Sale has been working on mechanical adjustments in between his starts, spending a good chunk of his time getting work in the bullpen. When asked if he’d ever spent this much time in the ‘pen, Sale replied, “No chance.”

“I've never been away from the game like I was before,” Sale said. “This is crunch time. This isn't, ‘Let's work back from Tommy John and try to find some stuff.’ We need it now. Look where we're at. I got to put [in] as much work as I can, and I got to do my job.”

As far as what the lefty has been working on?

“Just my delivery. You know, getting comfortable with it, being able to repeat it a lot,” Sale said. “I think that's where a lot of my inconsistencies have come, not being able to repeat that. A lot of dry throws, a lot of heavy bullpen sessions, stuff like that. Just the more repetition I can get, the better off I'm going to be.”

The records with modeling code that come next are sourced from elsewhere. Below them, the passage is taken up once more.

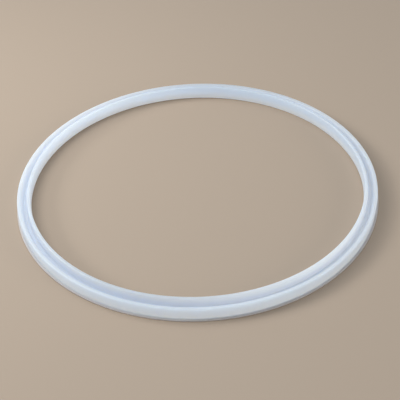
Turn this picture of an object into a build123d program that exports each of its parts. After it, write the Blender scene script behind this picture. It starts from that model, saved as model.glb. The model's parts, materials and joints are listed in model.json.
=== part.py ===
from build123d import *
import os

os.makedirs("parts", exist_ok=True)

# Sealing ring of a pressure cooker lid: one closed band of moulded silicone rubber.
# Millimetres. The ring lies flat on z = 0 with its axis on +Z and its groove open upwards.

# Outer side, from the resting face up
skirt_radius = 120.0        # thin skirt at the foot, the widest part of the ring
skirt_height = 0.7
skirt_edge_round = 0.25
crease_radius = 118.2       # crease that lets the skirt flex
crease_height = 1.1
crease_round = 0.3
wall_radius = 118.8         # outer wall that seats against the rim of the lid
wall_start_height = 1.9
wall_start_round = 1.2

# Outer rim, with a rounded crown that falls towards the groove
rim_corner_height = 9.2     # height of the outer corner before it is rounded to a crown of 8.7
rim_round = 0.8
rim_inner_radius = 116.4
rim_inner_height = 8.0
rim_inner_round = 0.7

# Groove that lets steam press the lip against the pot
groove_outer_radius = 115.0
groove_inner_radius = 112.8
groove_floor_height = 4.4
groove_outer_round = 0.8
groove_inner_round = 0.4

# Sealing lip, taller than the rim, whose inner wall fits round the mouth of the pot
lip_outer_radius = 112.4
lip_outer_round = 1.0
ring_height = 10.0
lip_tip_round = 0.5
bore_radius = 110.3
bore_start_height = 2.6     # below this the inner wall flares to ease the ring on to the pot
bore_start_round = 6.0
foot_inner_radius = 111.0
foot_inner_round = 0.8

# Corners of the moulded section as (radius, height), each with the round on it
section_corners = [
    ((foot_inner_radius, 0.0), foot_inner_round),
    ((skirt_radius, 0.0), skirt_edge_round),
    ((skirt_radius, skirt_height), skirt_edge_round),
    ((crease_radius, crease_height), crease_round),
    ((wall_radius, wall_start_height), wall_start_round),
    ((wall_radius, rim_corner_height), rim_round),
    ((rim_inner_radius, rim_inner_height), rim_inner_round),
    ((groove_outer_radius, groove_floor_height), groove_outer_round),
    ((groove_inner_radius, groove_floor_height), groove_inner_round),
    ((lip_outer_radius, ring_height), lip_outer_round),
    ((bore_radius, ring_height), lip_tip_round),
    ((bore_radius, bore_start_height), bore_start_round),
]
corner_points = [point for point, corner_round in section_corners]

# The section swept once round the axis is the whole ring
with BuildPart() as sealing_ring:
    with BuildSketch(Plane.XZ) as section:
        with BuildLine():
            Polyline(*corner_points, close=True)
        make_face()
        for point, corner_round in section_corners:
            corner = section.vertices().sort_by_distance(point)[0]
            fillet(corner, corner_round)
    revolve(axis=Axis.Z)

sealing_ring.part.label = "sealing_ring"
export_step(sealing_ring.part, "parts/sealing_ring.step")
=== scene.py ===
import json
import math

import bmesh
import bpy
import numpy as np
from mathutils import Matrix, Vector


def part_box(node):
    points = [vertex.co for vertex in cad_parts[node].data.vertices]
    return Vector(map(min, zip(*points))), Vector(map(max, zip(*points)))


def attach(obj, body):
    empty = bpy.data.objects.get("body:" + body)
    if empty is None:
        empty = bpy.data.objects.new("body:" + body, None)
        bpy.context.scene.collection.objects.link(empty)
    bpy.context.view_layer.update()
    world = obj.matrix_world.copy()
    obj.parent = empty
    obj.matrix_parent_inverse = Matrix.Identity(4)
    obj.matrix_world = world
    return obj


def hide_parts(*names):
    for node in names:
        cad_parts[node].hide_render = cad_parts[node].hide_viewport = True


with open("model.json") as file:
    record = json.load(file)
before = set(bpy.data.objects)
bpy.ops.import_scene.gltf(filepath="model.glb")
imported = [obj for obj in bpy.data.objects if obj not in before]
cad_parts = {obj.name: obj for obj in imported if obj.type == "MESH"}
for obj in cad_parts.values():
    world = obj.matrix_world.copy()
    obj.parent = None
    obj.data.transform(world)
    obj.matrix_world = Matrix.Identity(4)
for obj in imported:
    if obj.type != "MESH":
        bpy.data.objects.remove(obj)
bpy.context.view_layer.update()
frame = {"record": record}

# The looks of a silicone sealing ring from a pressure cooker lid, lying flat on a pale floor.
# Metres, in the CAD frame: the ring stands on z = 0 with its axis on +Z and its groove upwards.
MM = 0.001


def mount_radius(name):
    """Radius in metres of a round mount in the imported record."""
    mounts = {mount["name"]: mount for mount in frame["record"]["mounts"]}
    return mounts[name]["dims"]["r_mm"] * MM


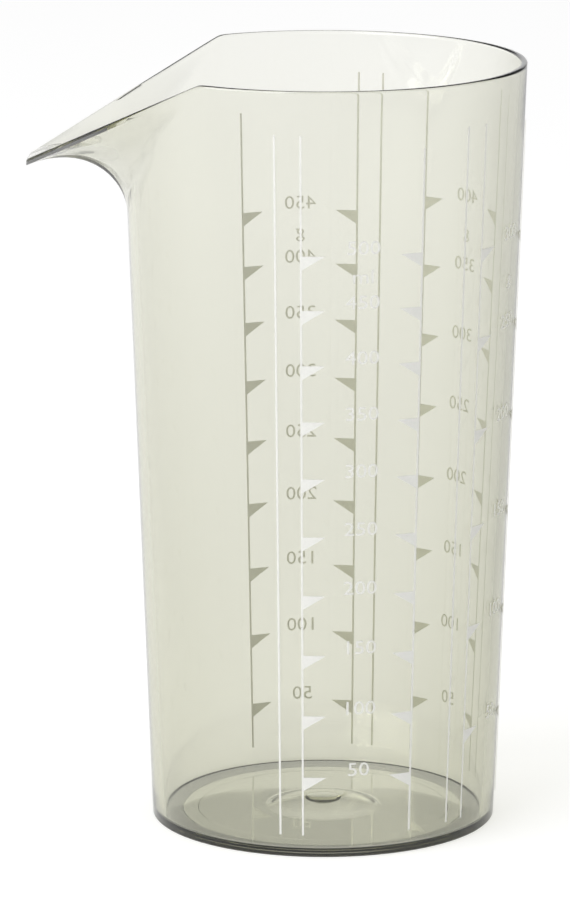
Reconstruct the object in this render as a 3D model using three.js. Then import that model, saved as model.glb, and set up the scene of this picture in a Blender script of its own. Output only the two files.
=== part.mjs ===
// A one-piece moulded measuring jug: a tapered see-through beaker with a long drooping
// pouring beak, and four printed scales round its wall. Millimetres, +Z up, the beak
// pointing along -X and the jug standing on Z = 0.

import * as THREE from 'three';

// Overall body
const jugHeight = 158;
const rimRadius = 41.3;
const baseRadius = 35.5;
const wallAtRim = 1.4;
const wallAtBase = 2.3;

// Beak, measured from the jug's axis and down from the rim
const beakReach = 60.6;
const beakTipHalfWidth = 4.8;
const beakTipDrop = 20.3;
const beakHalfAngle = 55.7;
const keelDrop = 31.7;
const keelRounding = 6;
const collarDepth = 4.5;
const beakEdgeDepth = 1.2;
const rimEdgeDepth = 0.8;
const rimEase = 0.3;

// How the wall sweeps out into the beak: shares of the sweep's height and reach
const sweepStart = 0.63;
const sweepEnd = 0.64;
const keelLift = 0.6;
const droopPower = 9;

// Base
const floorThickness = 1.5;
const floorFillet = 1.2;
const footWidth = 9.4;
const footEdgeRadius = 0.8;
const recessDepth = 0.15;
const recessStep = 0.3;
const dimpleRadius = 11.6;
const dimpleRise = 1.8;
const gateRadius = 3.4;
const gateDepth = 0.6;
const gateDraft = 0.5;

// Printed scales
const inkThickness = 0.1;
const inkClearance = 0.1;
const strokeWidth = 0.4;
const strokeBottom = 4.7;
const strokeTopMargin = 8.8;
const flagLength = 4.5;
const flagHeight = 2.8;
const flagMargin = 6;
const edgeToRightFlags = 7.4;

// Each scale: where its edge stroke stands, in degrees round the axis, how many marks
// it has, the height of the first, the step to the next, how much each later step
// shrinks as the jug widens, how many degrees on its stroke of left flags stands, and how
// far under the rim that one ends
const scales = [
  { name: 'water', bearing: -101.5, marks: 10, first: 17, step: 12.95, shrink: 0.24, left: 43, leftTop: 12 },
  { name: 'flour', bearing: -43.2, marks: 6, first: 23.3, step: 21.85, shrink: 0.9, left: 43, leftTop: 12 },
  { name: 'grain', bearing: 16.2, marks: 8, first: 16.6, step: 16.25, shrink: 0.31, left: 43, leftTop: 12 },
  { name: 'sugar', bearing: 74.6, marks: 9, first: 14.2, step: 14.95, shrink: 0.5, left: 44, leftTop: 17.5 },
];

// Fineness of the surfaces
const tipSteps = 4;
const flankSteps = 13;
const roundSteps = 54;
const sweepSteps = 10;
const easedSteps = 5;
const filletSteps = 4;
const domeSteps = 3;

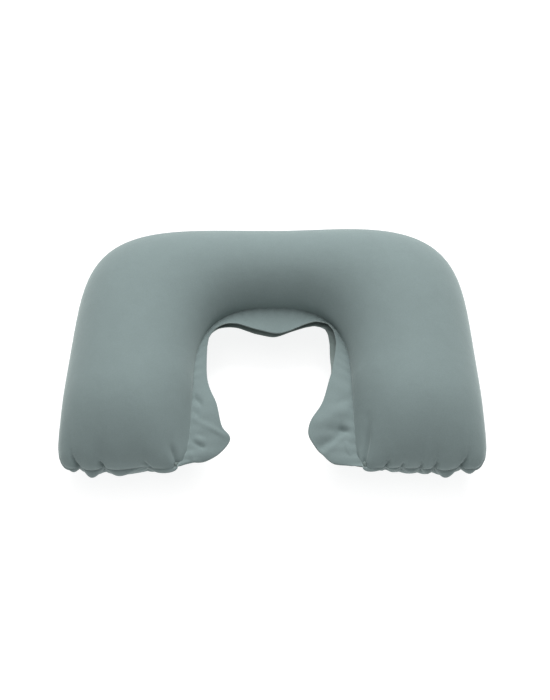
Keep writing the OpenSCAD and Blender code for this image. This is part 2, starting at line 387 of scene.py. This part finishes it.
def crease_ends(grid):
    """Presses short creases with a slightly raised lip into each arm's end wall, and rolls the wall out."""
    for sheet, inwards in ((grid[0], -1), (grid[1], 1)):
        normals = grid_normals(sheet)
        from_weld = np.abs(sheet[..., 2] - SEAM_Z + END_DROP) / MM
        on_wall = np.exp(-(np.maximum(sheet[..., 1] - END_Y, 0) / WALL_FADE) ** 2)
        out = (1 - np.exp(-(from_weld / ROLL_START) ** 2)) * np.exp(-(from_weld / ROLL_FADE) ** 2)
        move = -ROLL_DEPTH * MM * out * on_wall
        for side in (-1, 1):
            near_end = (sheet[..., 1] < END_Y + CREASE_ZONE) & (sheet[..., 0] * side > 0)
            for x, lean, height, depth, width in END_CREASES[side]:
                t = np.clip(from_weld / height, 0, 1)
                gap = np.abs(sheet[..., 0] * side / MM - x - lean * t) / width
                beyond = np.maximum(from_weld - CREASE_FULL * height, 0)
                fade = np.exp(-beyond / (CREASE_FADE * height)) * near_end
                lip = LIP_HEIGHT * np.exp(-(gap - LIP_PLACE) ** 2)
                move += depth * MM * fade * (np.exp(-gap ** 2) - lip)
        move[:, 0] = move[:, -1] = move[0] = move[-1] = 0
        sheet += normals * (inwards * move)[..., None]


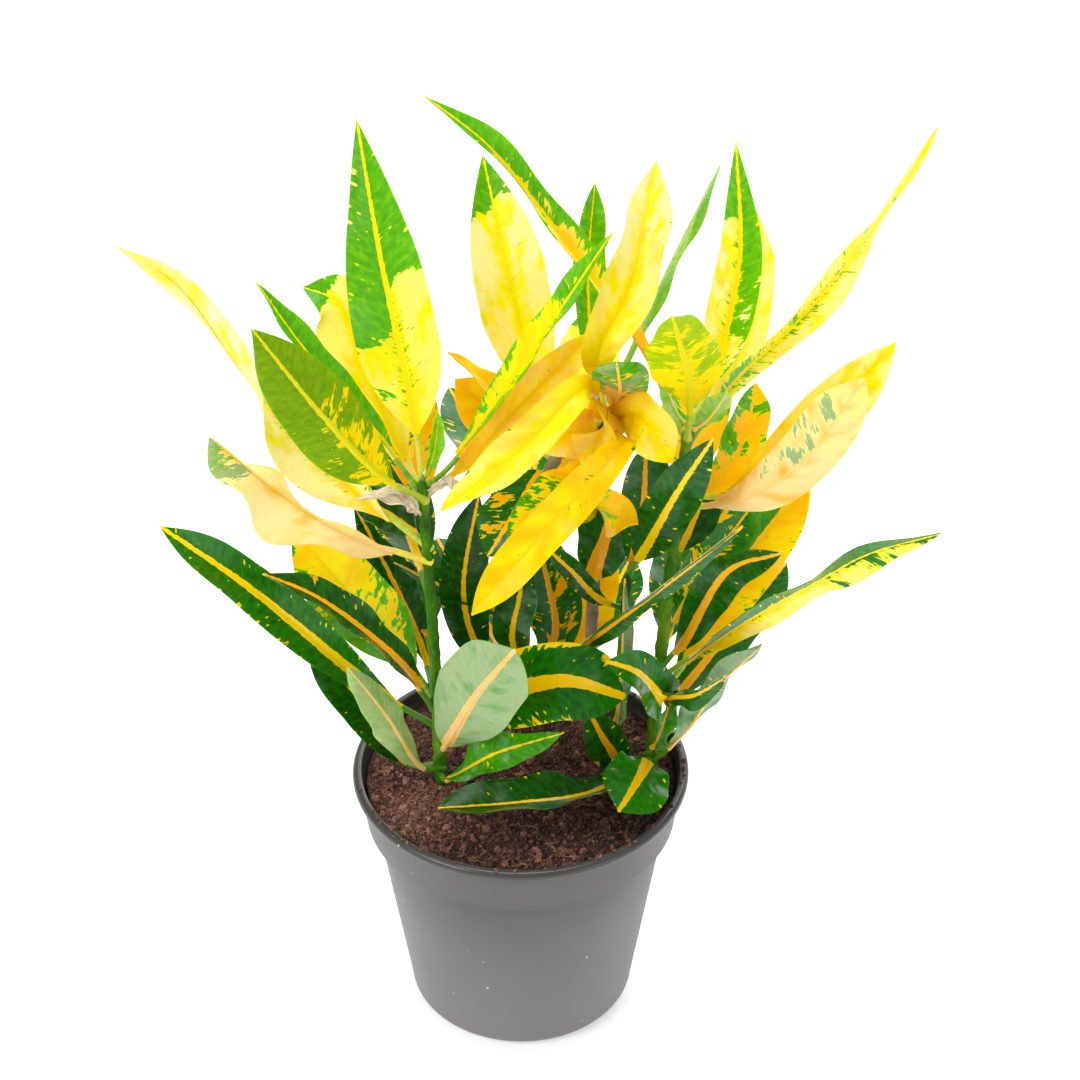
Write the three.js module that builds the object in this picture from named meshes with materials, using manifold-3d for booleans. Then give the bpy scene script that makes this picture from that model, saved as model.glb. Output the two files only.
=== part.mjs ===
// A croton in a plain nursery pot: five rooted cuttings in one pot of soil.
// Millimetres, +Z up, origin at the middle of the pot's base. The front of the plant faces -Y.

import * as THREE from 'three';
import { mergeVertices } from 'three/addons/utils/BufferGeometryUtils.js';
import Module from 'manifold-3d';

const wasm = await Module();
wasm.setup();

// Driving dimensions of the pot.
const potHeight = 100;
const rimRadius = 60; // outside of the rolled lip
const lipHeight = 4;
const lipReach = 2.4; // how far the lip stands out of the collar
const collarHeight = 19.5; // from the top of the lip down to the ledge
const collarFootRadius = 55.6;
const bodyTopRadius = 52.3;
const baseRadius = 41;
const baseRounding = 5;
const ledgeDrop = 1; // how much lower the ledge is where it meets the body
const wall = 1.6;
const floorThickness = 2.6;
const drainHoles = 6;
const drainHoleRadius = 3.5;
const drainCircleRadius = 27;
const potSides = 40;

// Driving dimensions of the soil, the stems and the leaves.
const soilLevel = 94;
const soilLump = 1.1;
const soilSides = 32;
const soilRings = 9;
const clearance = 0.3; // between pieces that touch
const stemFootDepth = 40; // how far a cutting is set into the soil
const stemFootInset = 0.8; // the foot's end is this share of its top's distance from the pot's axis
const stemFootTaper = 0.8;
const stemSides = 8;
const stemSpans = 8;
const bladeThickness = 0.7;
const bladeSpans = 8;
const shortBladeSpans = 6; // on leaves under the short length
const shortLeaf = 100;
const edgeWaves = 2; // on each edge of a blade
const petioleShare = 0.16; // of a leaf's length, up to the longest petiole
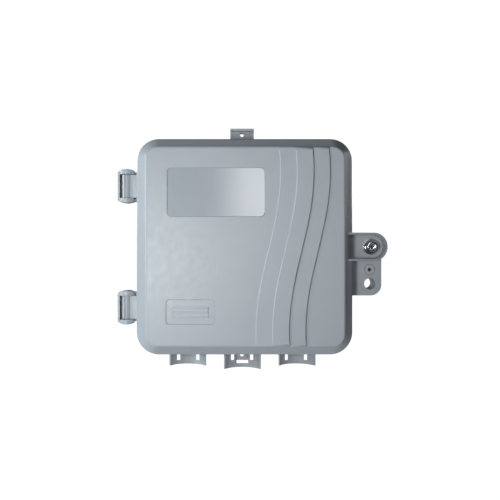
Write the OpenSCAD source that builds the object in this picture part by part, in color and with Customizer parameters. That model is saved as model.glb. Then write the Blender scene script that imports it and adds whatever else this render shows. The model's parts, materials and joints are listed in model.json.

Another new variable for Sale in this outing? Game 5 will be his first postseason outing at Fenway Park this year -- and his first since a four-inning start in Game 1 of the 2018 World Series. Though Fenway has long had a reputation for its October atmosphere, this year in particular has rivaled postseasons past in terms of crowd noise and energy.

“This crowd is everything to us,” Sale said. “Our fans are -- they mean a lot to us, and they know we love them, and we know they love us. This entire postseason they've been bringing it. I know they're going to do everything for us tomorrow.”